Deux filets de rouget, trois calamars, cinq têtes d’asperge, une demi courgette blanche (de petite taille), une demi tomate séchée (ou trois si ce sont des tomates cerises).

Préparation :

Cuire les asperges à l’eau de manière classique.

Préparer une vinaigrette avec un mélange d’huile d’olive et de vinaigre aux agrumes.

Faire fondre doucement les courgettes blanches à la poêle dans un fond d’huile d’olive  en faisant attention à les garder assez fermes.

Poêler 5 à 7 mn les filets de rouget dans un peu d’huile d’olive. Déglacer avec  une infusion légère d’origan (deux pincées infusées 30 secondes si l’origan est sec pour éviter un goût trop fort). Remettre les filets. Réserver au chaud.
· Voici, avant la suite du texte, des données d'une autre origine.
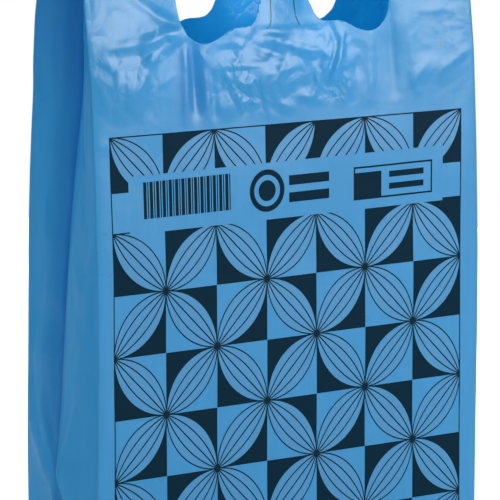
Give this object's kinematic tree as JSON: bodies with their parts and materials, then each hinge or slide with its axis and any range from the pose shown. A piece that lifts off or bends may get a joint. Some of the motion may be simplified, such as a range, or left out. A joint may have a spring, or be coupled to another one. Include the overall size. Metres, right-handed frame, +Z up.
{
  "type": "plastic carrier bag",
  "caption": "Vest-style carrier bag of thin blue plastic film, standing open, with side gussets, a cut neck with a centre tab, and a handle at each side.",
  "frame": {"origin": "under the middle of the bag, at the height of the flat base on which it stands", "axes": "+Z up to the handles, +X along the width of the front panel, the front panel faces -Y"},
  "size_m": [0.3152, 0.0798, 0.5],
  "materials": {
    "blue_film": "glossy, slightly see-through film"
  },
  "bodies": {
    "root": {"carrier_bag": "blue_film"}
  },
  "joints": []
}
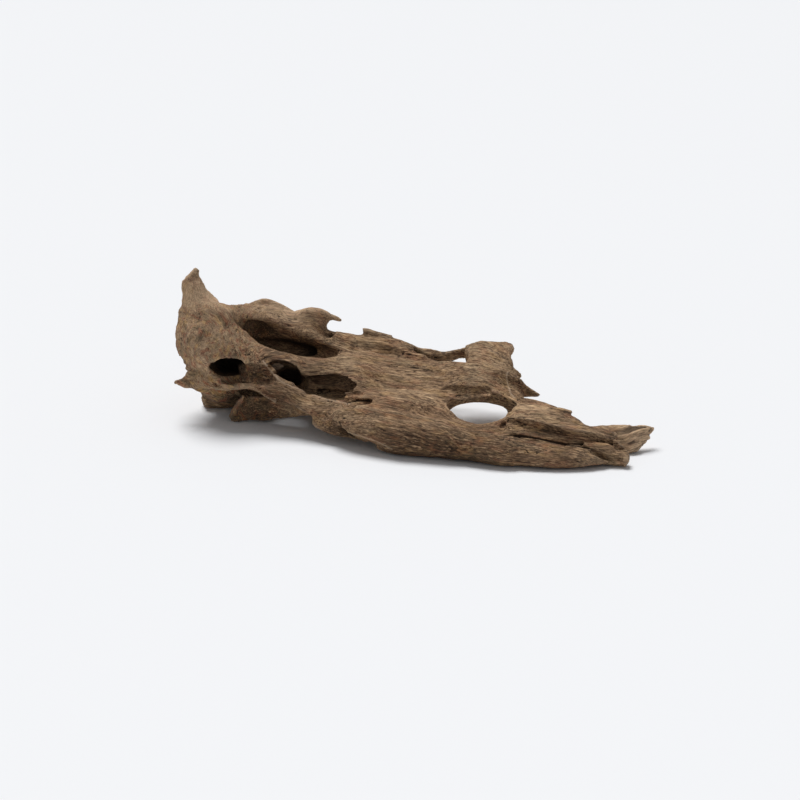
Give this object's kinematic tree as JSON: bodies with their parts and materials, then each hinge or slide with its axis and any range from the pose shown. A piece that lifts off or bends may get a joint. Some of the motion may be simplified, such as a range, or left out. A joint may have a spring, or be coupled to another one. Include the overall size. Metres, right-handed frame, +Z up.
{
  "type": "dragon driftwood root",
  "caption": "Water-worn piece of root wood lying low, with a horned burl at one end, a fin and a split tail, hollowed out and pierced by a large through hole.",
  "frame": {"origin": "middle of the bounding box, on the surface that the root rests on", "axes": "+X along the root's length, from the horned burl to the tail; +Y away from the broad side that shows the bridge and the hollows; +Z up"},
  "size_m": [0.3324, 0.1182, 0.1022],
  "materials": {
    "driftwood": "bare, dry and weathered, with the grain raised"
  },
  "bodies": {
    "root": {"driftwood_root": "driftwood"}
  },
  "joints": []
}
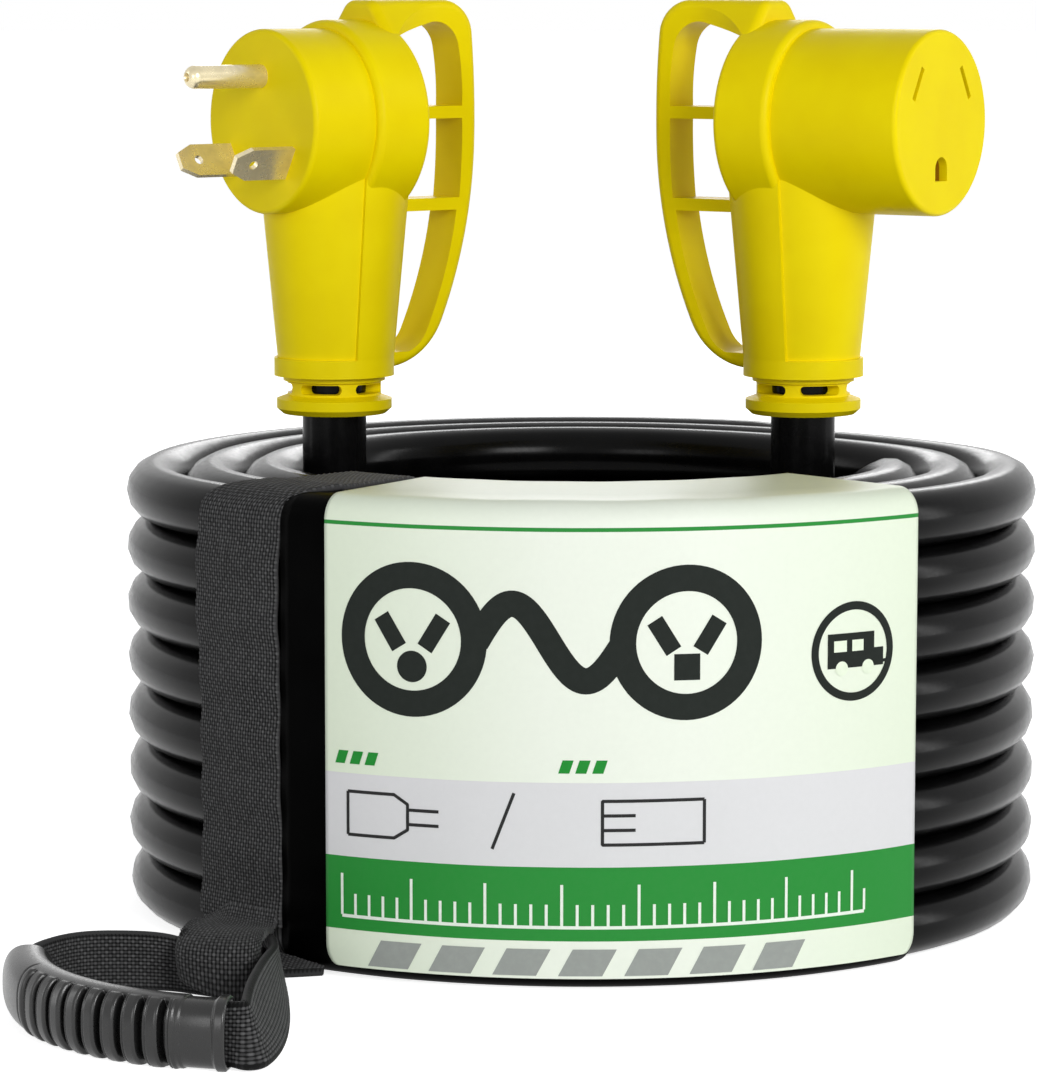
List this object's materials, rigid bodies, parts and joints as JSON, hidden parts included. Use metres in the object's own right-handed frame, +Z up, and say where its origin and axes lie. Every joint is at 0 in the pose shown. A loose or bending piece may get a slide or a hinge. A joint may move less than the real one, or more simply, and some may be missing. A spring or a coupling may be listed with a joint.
{
  "type": "shore power extension cord",
  "caption": "Heavy three-core outdoor extension cord for a caravan, wound in a tied coil, with right-angle plug and receptacle heads that have pulling grips.",
  "frame": {"origin": "on the floor, at the upright axis of the coil", "axes": "+Z up along the coil's axis, -Y towards the side that the label card faces, +X towards the receptacle's side"},
  "size_m": [0.2885, 0.3673, 0.2672],
  "materials": {
    "yellow_pvc": "satin moulded PVC",
    "contact_brass": "bright drawn brass",
    "carrier_plastic": "moulded inner plastic",
    "cable_jacket": "glossy extruded jacket",
    "core_black": "extruded insulation",
    "core_white": "extruded insulation",
    "core_green": "extruded insulation",
    "crimp_metal": "tinned",
    "wrap_film": "smooth film",
    "label_card": "coated printed card",
    "webbing": "coarse woven polypropylene",
    "grip_rubber": "smooth moulded rubber"
  },
  "bodies": {
    "bundle": {"plug_body": "yellow_pvc", "plug_grip_shell": "yellow_pvc", "plug_strain_relief": "yellow_pvc", "plug_line_blade": "contact_brass", "plug_neutral_blade": "contact_brass", "plug_ground_pin": "contact_brass", "plug_blade_carrier": "carrier_plastic", "plug_line_core": "core_black", "plug_neutral_core": "core_white", "plug_ground_core": "core_green", "plug_crimps": "crimp_metal", "plug_cable_sleeve": "cable_jacket", "socket_body": "yellow_pvc", "socket_grip_shell": "yellow_pvc", "socket_strain_relief": "yellow_pvc", "socket_line_contact": "contact_brass", "socket_neutral_contact": "contact_brass", "socket_ground_contact": "contact_brass", "socket_contact_carrier": "carrier_plastic", "socket_line_core": "core_black", "socket_neutral_core": "core_white", "socket_ground_core": "core_green", "socket_crimps": "crimp_metal", "socket_cable_sleeve": "cable_jacket", "cable_coil": "cable_jacket", "cable_plug_lead": "cable_jacket", "cable_socket_lead": "cable_jacket", "bundle_wrap": "wrap_film", "label_card": "label_card", "strap_webbing": "webbing"},
    "carry_handle": {"handle_webbing": "webbing", "carry_grip": "grip_rubber"}
  },
  "joints": [
    {"name": "carry_handle_lift", "type": "hinge", "parent": "bundle", "child": "carry_handle", "pos_m": [-0.09865, -0.09934, 0.0174], "axis": [-0.7096, 0.7046, 0], "range_deg": [0, 90]}
  ]
}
Tremper les calamars dans un pâte à beignet (dans la farine de laquelle on aura rajouté une cuillère à dessert de cucurma) et les frire.

Dressage :

Sur une assiette chaude, disposer côte à côte les deux  filets de rouget. Disposer à côté les  trois beignets de calamar. Disposer ensuite les cinq têtes d’asperge et à côté cinq bâtonnets de courgette, puis la demi tomate séchée (un quart de tomate si elle est de taille plus importante). Arroser les rougets d’un filet de jus de bourrache du déglaçage. Arroser les têtes d’asperge de la vinaigrette aux agrumes et les courgettes d’un filet de jus de citron.